<<<<

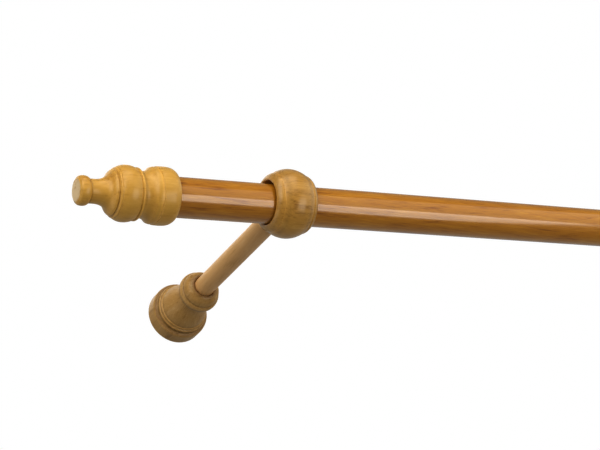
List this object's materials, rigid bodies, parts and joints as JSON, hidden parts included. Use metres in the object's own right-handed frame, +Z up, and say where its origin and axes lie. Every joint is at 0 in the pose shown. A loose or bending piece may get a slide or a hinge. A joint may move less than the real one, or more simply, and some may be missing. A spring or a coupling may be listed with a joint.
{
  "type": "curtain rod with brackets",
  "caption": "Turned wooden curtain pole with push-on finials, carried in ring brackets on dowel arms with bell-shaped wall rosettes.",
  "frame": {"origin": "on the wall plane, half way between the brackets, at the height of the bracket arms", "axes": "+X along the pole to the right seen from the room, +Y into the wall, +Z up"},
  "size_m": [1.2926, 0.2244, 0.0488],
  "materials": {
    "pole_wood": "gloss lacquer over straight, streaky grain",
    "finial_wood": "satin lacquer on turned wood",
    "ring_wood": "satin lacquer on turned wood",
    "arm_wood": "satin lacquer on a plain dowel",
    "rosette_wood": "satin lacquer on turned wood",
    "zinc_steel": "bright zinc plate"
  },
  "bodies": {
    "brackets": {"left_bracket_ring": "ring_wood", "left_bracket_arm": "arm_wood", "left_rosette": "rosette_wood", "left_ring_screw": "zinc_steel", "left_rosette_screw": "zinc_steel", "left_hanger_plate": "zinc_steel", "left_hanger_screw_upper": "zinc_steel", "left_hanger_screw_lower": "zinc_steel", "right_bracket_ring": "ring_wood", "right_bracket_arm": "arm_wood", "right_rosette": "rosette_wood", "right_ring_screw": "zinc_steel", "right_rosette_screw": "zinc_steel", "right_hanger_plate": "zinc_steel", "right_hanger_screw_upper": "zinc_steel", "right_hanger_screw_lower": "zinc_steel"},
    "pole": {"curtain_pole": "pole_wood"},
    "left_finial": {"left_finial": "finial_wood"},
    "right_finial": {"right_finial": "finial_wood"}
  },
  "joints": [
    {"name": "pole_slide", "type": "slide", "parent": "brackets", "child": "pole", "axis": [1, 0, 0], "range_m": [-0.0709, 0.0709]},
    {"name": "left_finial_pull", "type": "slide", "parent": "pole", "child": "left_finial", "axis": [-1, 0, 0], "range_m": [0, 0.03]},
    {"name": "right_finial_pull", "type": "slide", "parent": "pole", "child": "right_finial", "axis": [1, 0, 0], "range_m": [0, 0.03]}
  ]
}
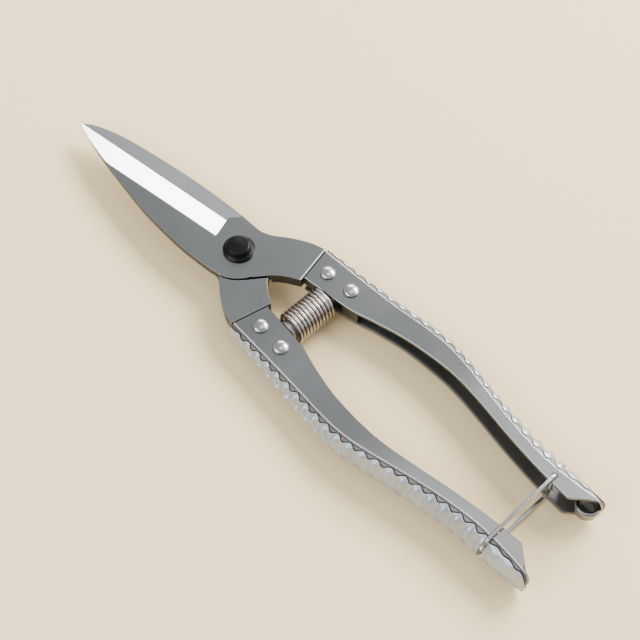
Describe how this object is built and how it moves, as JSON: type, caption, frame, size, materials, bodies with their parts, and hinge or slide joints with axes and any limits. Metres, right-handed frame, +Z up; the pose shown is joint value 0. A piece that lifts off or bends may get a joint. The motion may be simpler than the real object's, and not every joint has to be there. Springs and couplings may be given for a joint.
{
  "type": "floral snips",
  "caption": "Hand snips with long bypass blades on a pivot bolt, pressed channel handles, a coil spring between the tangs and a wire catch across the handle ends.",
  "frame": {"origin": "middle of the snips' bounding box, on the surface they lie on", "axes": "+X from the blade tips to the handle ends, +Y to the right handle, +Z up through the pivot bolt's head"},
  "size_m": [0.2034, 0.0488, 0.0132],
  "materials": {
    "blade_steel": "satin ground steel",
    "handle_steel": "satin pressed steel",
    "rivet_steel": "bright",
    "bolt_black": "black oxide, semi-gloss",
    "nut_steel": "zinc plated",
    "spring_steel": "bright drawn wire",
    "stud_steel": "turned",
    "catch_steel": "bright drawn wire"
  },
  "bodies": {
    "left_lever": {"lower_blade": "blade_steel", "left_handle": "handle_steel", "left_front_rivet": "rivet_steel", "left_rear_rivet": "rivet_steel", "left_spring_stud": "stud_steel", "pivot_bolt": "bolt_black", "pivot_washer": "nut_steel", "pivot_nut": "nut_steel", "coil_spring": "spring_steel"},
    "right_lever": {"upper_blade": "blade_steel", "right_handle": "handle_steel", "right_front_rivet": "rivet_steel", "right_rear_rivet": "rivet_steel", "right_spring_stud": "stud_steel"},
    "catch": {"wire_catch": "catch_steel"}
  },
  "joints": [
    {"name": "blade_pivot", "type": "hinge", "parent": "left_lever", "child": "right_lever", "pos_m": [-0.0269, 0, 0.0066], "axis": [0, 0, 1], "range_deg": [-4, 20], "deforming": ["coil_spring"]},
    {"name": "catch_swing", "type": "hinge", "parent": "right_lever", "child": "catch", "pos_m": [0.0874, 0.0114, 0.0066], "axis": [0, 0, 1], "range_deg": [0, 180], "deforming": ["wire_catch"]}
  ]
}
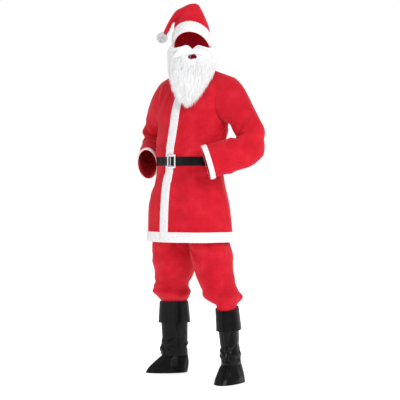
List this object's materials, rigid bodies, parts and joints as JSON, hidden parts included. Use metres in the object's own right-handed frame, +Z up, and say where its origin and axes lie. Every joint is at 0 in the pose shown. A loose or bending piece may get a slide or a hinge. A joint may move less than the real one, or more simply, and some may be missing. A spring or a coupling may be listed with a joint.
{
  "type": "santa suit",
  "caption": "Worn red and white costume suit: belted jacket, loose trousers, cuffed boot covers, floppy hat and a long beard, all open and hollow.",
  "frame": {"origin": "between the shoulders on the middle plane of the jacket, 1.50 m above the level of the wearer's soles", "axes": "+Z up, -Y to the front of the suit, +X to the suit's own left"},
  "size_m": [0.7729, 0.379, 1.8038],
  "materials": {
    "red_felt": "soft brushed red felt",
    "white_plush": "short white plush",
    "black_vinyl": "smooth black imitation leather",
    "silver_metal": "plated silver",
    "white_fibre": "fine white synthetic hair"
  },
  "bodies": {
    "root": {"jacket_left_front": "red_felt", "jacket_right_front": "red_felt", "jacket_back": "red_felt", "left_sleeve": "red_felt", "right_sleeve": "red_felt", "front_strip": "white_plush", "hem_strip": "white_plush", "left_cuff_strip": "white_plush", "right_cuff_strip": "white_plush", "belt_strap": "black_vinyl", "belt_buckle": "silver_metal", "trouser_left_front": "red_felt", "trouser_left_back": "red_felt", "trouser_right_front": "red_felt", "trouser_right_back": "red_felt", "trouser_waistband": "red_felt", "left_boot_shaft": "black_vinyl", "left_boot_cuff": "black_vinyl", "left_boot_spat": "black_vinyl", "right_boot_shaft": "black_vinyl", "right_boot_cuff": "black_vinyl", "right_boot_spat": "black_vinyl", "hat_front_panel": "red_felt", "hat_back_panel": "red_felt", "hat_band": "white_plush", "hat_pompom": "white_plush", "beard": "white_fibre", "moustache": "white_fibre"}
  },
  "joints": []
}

>>>>

Repeat the material above in full, keeping every word.

### FULL SOLUTION:
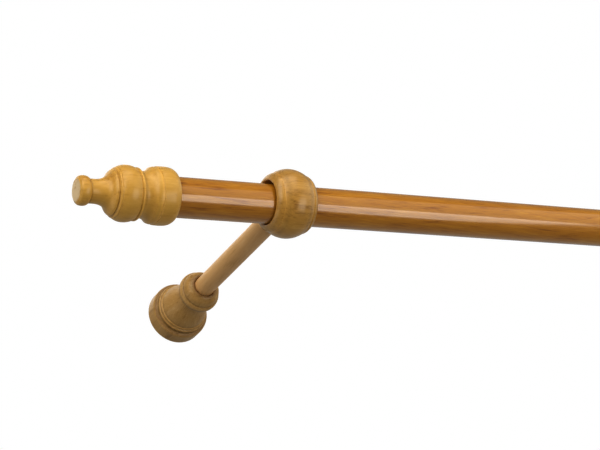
List this object's materials, rigid bodies, parts and joints as JSON, hidden parts included. Use metres in the object's own right-handed frame, +Z up, and say where its origin and axes lie. Every joint is at 0 in the pose shown. A loose or bending piece may get a slide or a hinge. A joint may move less than the real one, or more simply, and some may be missing. A spring or a coupling may be listed with a joint.
{
  "type": "curtain rod with brackets",
  "caption": "Turned wooden curtain pole with push-on finials, carried in ring brackets on dowel arms with bell-shaped wall rosettes.",
  "frame": {"origin": "on the wall plane, half way between the brackets, at the height of the bracket arms", "axes": "+X along the pole to the right seen from the room, +Y into the wall, +Z up"},
  "size_m": [1.2926, 0.2244, 0.0488],
  "materials": {
    "pole_wood": "gloss lacquer over straight, streaky grain",
    "finial_wood": "satin lacquer on turned wood",
    "ring_wood": "satin lacquer on turned wood",
    "arm_wood": "satin lacquer on a plain dowel",
    "rosette_wood": "satin lacquer on turned wood",
    "zinc_steel": "bright zinc plate"
  },
  "bodies": {
    "brackets": {"left_bracket_ring": "ring_wood", "left_bracket_arm": "arm_wood", "left_rosette": "rosette_wood", "left_ring_screw": "zinc_steel", "left_rosette_screw": "zinc_steel", "left_hanger_plate": "zinc_steel", "left_hanger_screw_upper": "zinc_steel", "left_hanger_screw_lower": "zinc_steel", "right_bracket_ring": "ring_wood", "right_bracket_arm": "arm_wood", "right_rosette": "rosette_wood", "right_ring_screw": "zinc_steel", "right_rosette_screw": "zinc_steel", "right_hanger_plate": "zinc_steel", "right_hanger_screw_upper": "zinc_steel", "right_hanger_screw_lower": "zinc_steel"},
    "pole": {"curtain_pole": "pole_wood"},
    "left_finial": {"left_finial": "finial_wood"},
    "right_finial": {"right_finial": "finial_wood"}
  },
  "joints": [
    {"name": "pole_slide", "type": "slide", "parent": "brackets", "child": "pole", "axis": [1, 0, 0], "range_m": [-0.0709, 0.0709]},
    {"name": "left_finial_pull", "type": "slide", "parent": "pole", "child": "left_finial", "axis": [-1, 0, 0], "range_m": [0, 0.03]},
    {"name": "right_finial_pull", "type": "slide", "parent": "pole", "child": "right_finial", "axis": [1, 0, 0], "range_m": [0, 0.03]}
  ]
}
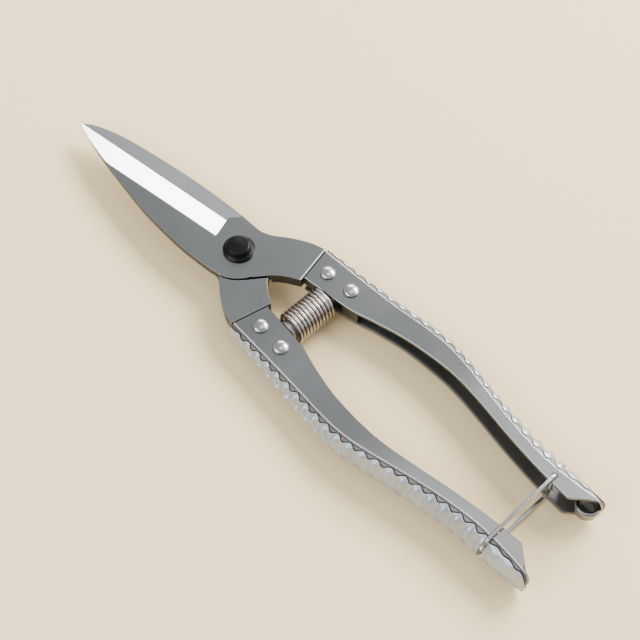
Describe how this object is built and how it moves, as JSON: type, caption, frame, size, materials, bodies with their parts, and hinge or slide joints with axes and any limits. Metres, right-handed frame, +Z up; the pose shown is joint value 0. A piece that lifts off or bends may get a joint. The motion may be simpler than the real object's, and not every joint has to be there. Springs and couplings may be given for a joint.
{
  "type": "floral snips",
  "caption": "Hand snips with long bypass blades on a pivot bolt, pressed channel handles, a coil spring between the tangs and a wire catch across the handle ends.",
  "frame": {"origin": "middle of the snips' bounding box, on the surface they lie on", "axes": "+X from the blade tips to the handle ends, +Y to the right handle, +Z up through the pivot bolt's head"},
  "size_m": [0.2034, 0.0488, 0.0132],
  "materials": {
    "blade_steel": "satin ground steel",
    "handle_steel": "satin pressed steel",
    "rivet_steel": "bright",
    "bolt_black": "black oxide, semi-gloss",
    "nut_steel": "zinc plated",
    "spring_steel": "bright drawn wire",
    "stud_steel": "turned",
    "catch_steel": "bright drawn wire"
  },
  "bodies": {
    "left_lever": {"lower_blade": "blade_steel", "left_handle": "handle_steel", "left_front_rivet": "rivet_steel", "left_rear_rivet": "rivet_steel", "left_spring_stud": "stud_steel", "pivot_bolt": "bolt_black", "pivot_washer": "nut_steel", "pivot_nut": "nut_steel", "coil_spring": "spring_steel"},
    "right_lever": {"upper_blade": "blade_steel", "right_handle": "handle_steel", "right_front_rivet": "rivet_steel", "right_rear_rivet": "rivet_steel", "right_spring_stud": "stud_steel"},
    "catch": {"wire_catch": "catch_steel"}
  },
  "joints": [
    {"name": "blade_pivot", "type": "hinge", "parent": "left_lever", "child": "right_lever", "pos_m": [-0.0269, 0, 0.0066], "axis": [0, 0, 1], "range_deg": [-4, 20], "deforming": ["coil_spring"]},
    {"name": "catch_swing", "type": "hinge", "parent": "right_lever", "child": "catch", "pos_m": [0.0874, 0.0114, 0.0066], "axis": [0, 0, 1], "range_deg": [0, 180], "deforming": ["wire_catch"]}
  ]
}
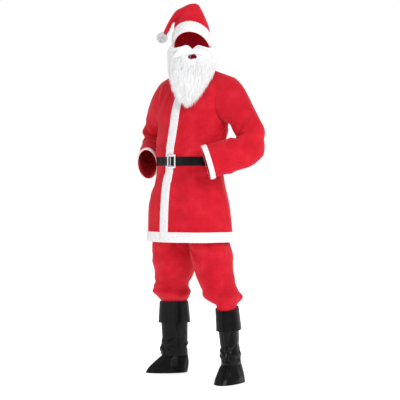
List this object's materials, rigid bodies, parts and joints as JSON, hidden parts included. Use metres in the object's own right-handed frame, +Z up, and say where its origin and axes lie. Every joint is at 0 in the pose shown. A loose or bending piece may get a slide or a hinge. A joint may move less than the real one, or more simply, and some may be missing. A spring or a coupling may be listed with a joint.
{
  "type": "santa suit",
  "caption": "Worn red and white costume suit: belted jacket, loose trousers, cuffed boot covers, floppy hat and a long beard, all open and hollow.",
  "frame": {"origin": "between the shoulders on the middle plane of the jacket, 1.50 m above the level of the wearer's soles", "axes": "+Z up, -Y to the front of the suit, +X to the suit's own left"},
  "size_m": [0.7729, 0.379, 1.8038],
  "materials": {
    "red_felt": "soft brushed red felt",
    "white_plush": "short white plush",
    "black_vinyl": "smooth black imitation leather",
    "silver_metal": "plated silver",
    "white_fibre": "fine white synthetic hair"
  },
  "bodies": {
    "root": {"jacket_left_front": "red_felt", "jacket_right_front": "red_felt", "jacket_back": "red_felt", "left_sleeve": "red_felt", "right_sleeve": "red_felt", "front_strip": "white_plush", "hem_strip": "white_plush", "left_cuff_strip": "white_plush", "right_cuff_strip": "white_plush", "belt_strap": "black_vinyl", "belt_buckle": "silver_metal", "trouser_left_front": "red_felt", "trouser_left_back": "red_felt", "trouser_right_front": "red_felt", "trouser_right_back": "red_felt", "trouser_waistband": "red_felt", "left_boot_shaft": "black_vinyl", "left_boot_cuff": "black_vinyl", "left_boot_spat": "black_vinyl", "right_boot_shaft": "black_vinyl", "right_boot_cuff": "black_vinyl", "right_boot_spat": "black_vinyl", "hat_front_panel": "red_felt", "hat_back_panel": "red_felt", "hat_band": "white_plush", "hat_pompom": "white_plush", "beard": "white_fibre", "moustache": "white_fibre"}
  },
  "joints": []
}